Find each line that has the string "object" and give the total, with nothing else.
+++++
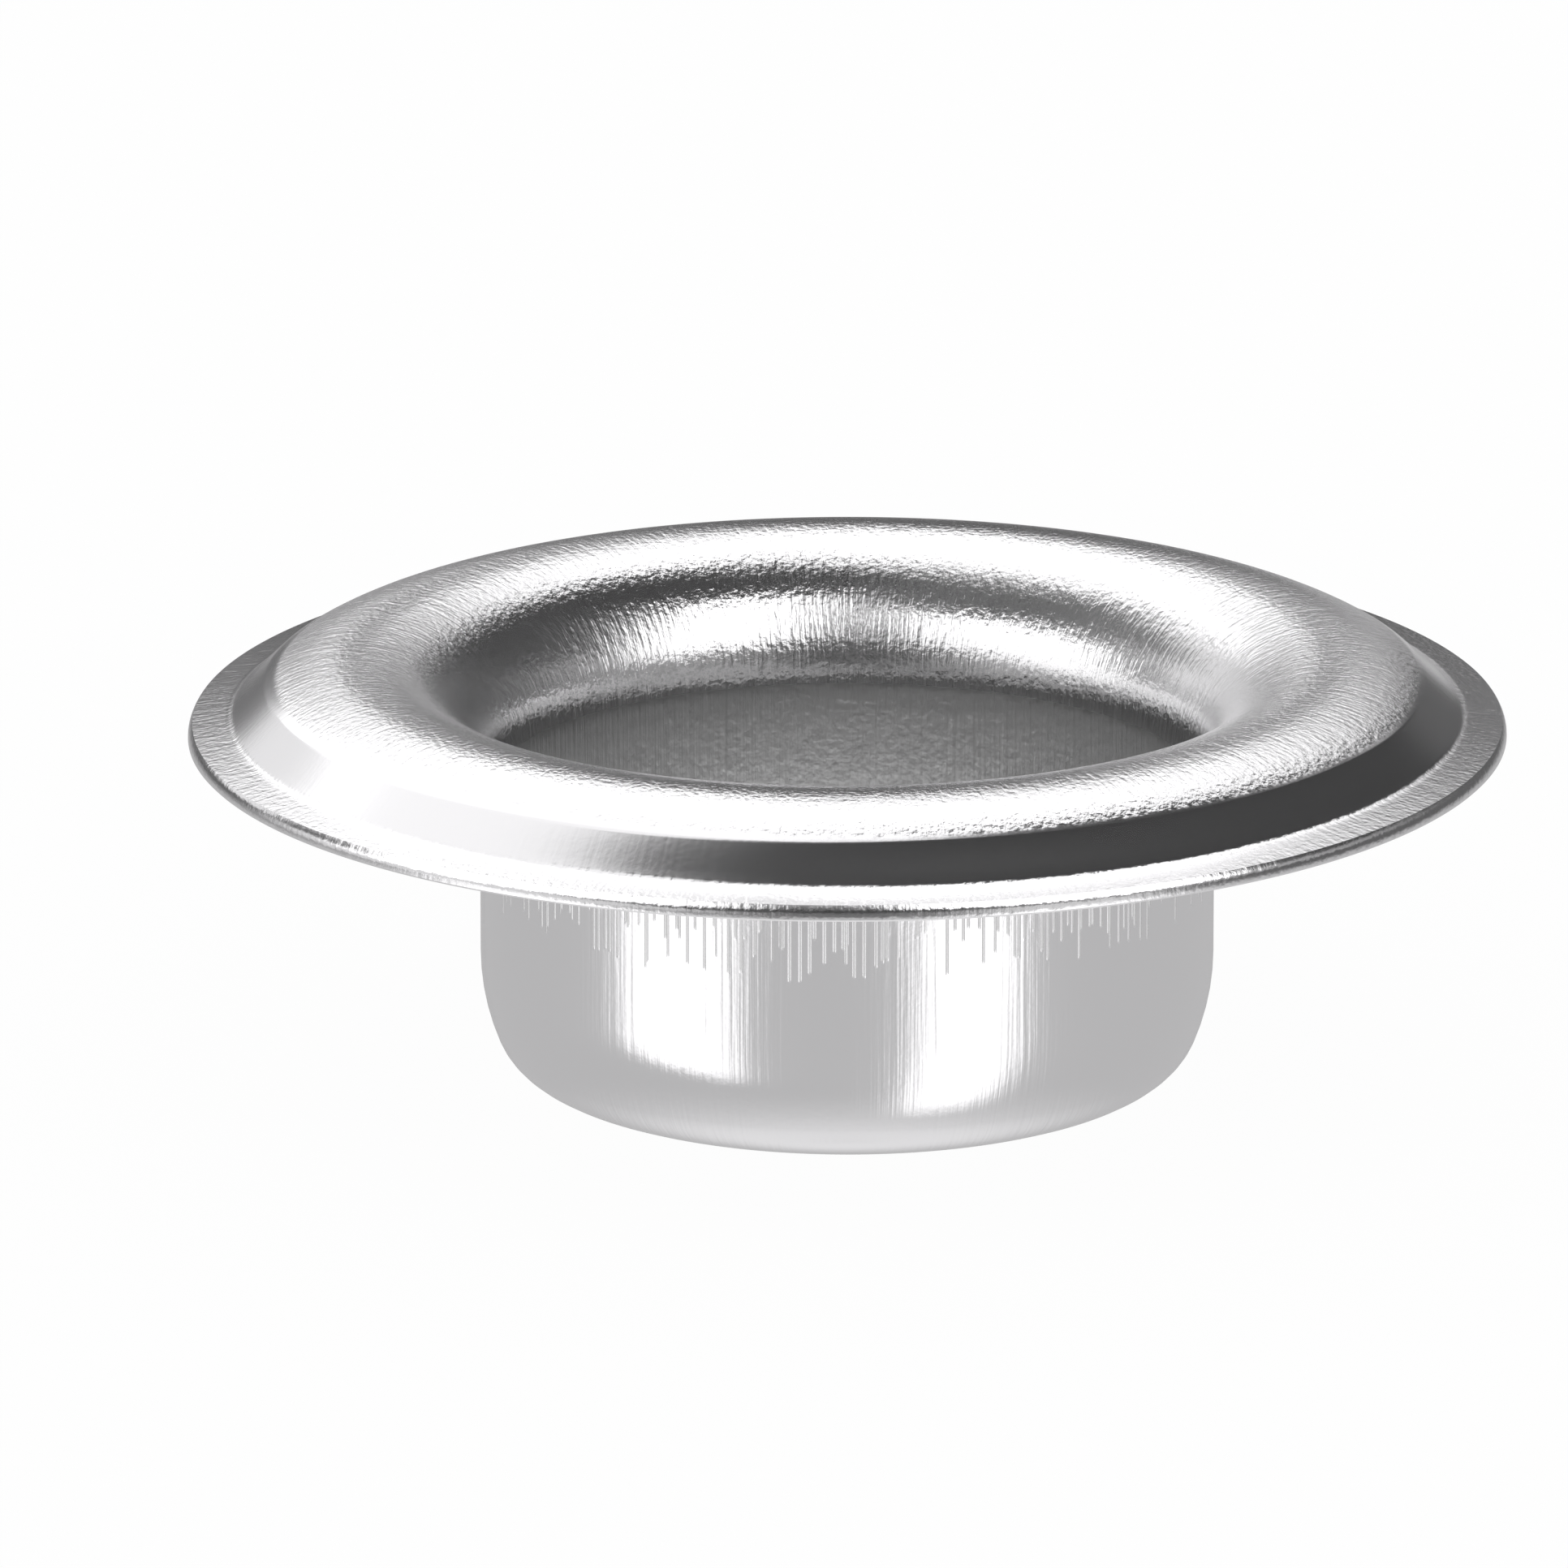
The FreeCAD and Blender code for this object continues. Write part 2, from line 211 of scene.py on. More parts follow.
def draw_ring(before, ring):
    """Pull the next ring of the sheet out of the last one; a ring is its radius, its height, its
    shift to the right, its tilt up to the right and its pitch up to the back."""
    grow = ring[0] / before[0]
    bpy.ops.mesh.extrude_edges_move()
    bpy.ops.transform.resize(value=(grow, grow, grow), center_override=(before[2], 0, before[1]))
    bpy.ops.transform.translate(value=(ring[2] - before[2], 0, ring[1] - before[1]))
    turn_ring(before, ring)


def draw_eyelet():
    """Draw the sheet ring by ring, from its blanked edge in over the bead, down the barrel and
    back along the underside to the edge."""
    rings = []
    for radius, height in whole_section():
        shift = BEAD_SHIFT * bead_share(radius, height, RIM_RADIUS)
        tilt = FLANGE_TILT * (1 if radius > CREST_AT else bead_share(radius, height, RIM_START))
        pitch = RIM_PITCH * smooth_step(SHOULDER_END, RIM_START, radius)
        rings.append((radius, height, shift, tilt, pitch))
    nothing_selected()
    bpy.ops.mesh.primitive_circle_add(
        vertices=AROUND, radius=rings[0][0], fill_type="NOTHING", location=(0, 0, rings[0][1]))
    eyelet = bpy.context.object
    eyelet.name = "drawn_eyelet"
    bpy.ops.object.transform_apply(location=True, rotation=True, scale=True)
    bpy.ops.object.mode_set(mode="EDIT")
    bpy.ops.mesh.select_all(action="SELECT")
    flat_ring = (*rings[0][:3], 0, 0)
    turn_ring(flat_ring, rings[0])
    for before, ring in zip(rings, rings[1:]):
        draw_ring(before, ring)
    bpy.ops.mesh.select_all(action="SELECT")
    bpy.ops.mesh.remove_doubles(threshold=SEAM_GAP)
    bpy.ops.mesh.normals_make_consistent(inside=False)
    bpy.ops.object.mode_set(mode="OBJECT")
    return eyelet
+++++
# Reply to the exercise
5